Q: The heartening part is that asset quality remains stable, there has been no restructuring this quarter but any caution that you would draw especially in terms of retail slippages and whether you are priming yourself for that over the course of the next six months?
A: Retail portfolio has held up very nicely and inspite of the book growing on a pretty healthy growth rate, we see absolutely no adverse trending in retail delinquencies. You can look forward to retail for two quarters. We are not seeing any trending. Ofcourse, if there is a continued slowdown it will impact industry as a whole, but so far we are seeing absolutely no stress in our retail book.
Q: A lot of banks and bankers entered this calendar year with a much different view of what would come through in terms of rate cuts and whether rates would be moving directionally, what is your sense of how things are going to shape up over the next six months, the Reserve Bank of India (RBI) has shown their hand quite clearly, would you say it is a static rate regime?
A: The surprise item in this whole story was 50 bps rate cut upfront. I think that was a big relief which was provided by the RBI to begin with. That relief has not yet been passed through. So if you see a change in stance from a hawkish stance to a more positive stance from RBI, even without cutting the rates, I should imagine the rates should start coming down.
Q: This quarter loans grew by more than 30% but what kind of credit growth are you looking for the rest of the year because there has been some winding down or tapering down of credit growth forecast from many of the banks?

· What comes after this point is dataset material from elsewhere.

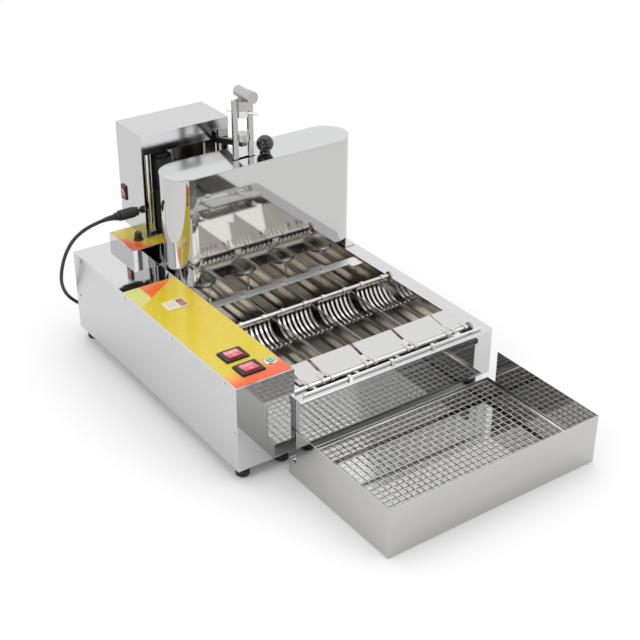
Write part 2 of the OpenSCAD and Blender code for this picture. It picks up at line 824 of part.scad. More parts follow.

A: The only guidance we gave is on our balance sheet growth and our fee growth. We have always held that we will grow by 25-30% and I think over 17 quarters, we have held that growth rate.
We are still seeing a pretty good throughput. We are a working capital bank as we have always said. The throughput is pretty strong, the retail side is also growing along at almost 40%. We would imagine that we would keep our guidance on credit growth of 25-30% and we have always said that our fee growth will exceed loan growth. And we have kept our promise over 17 quarters.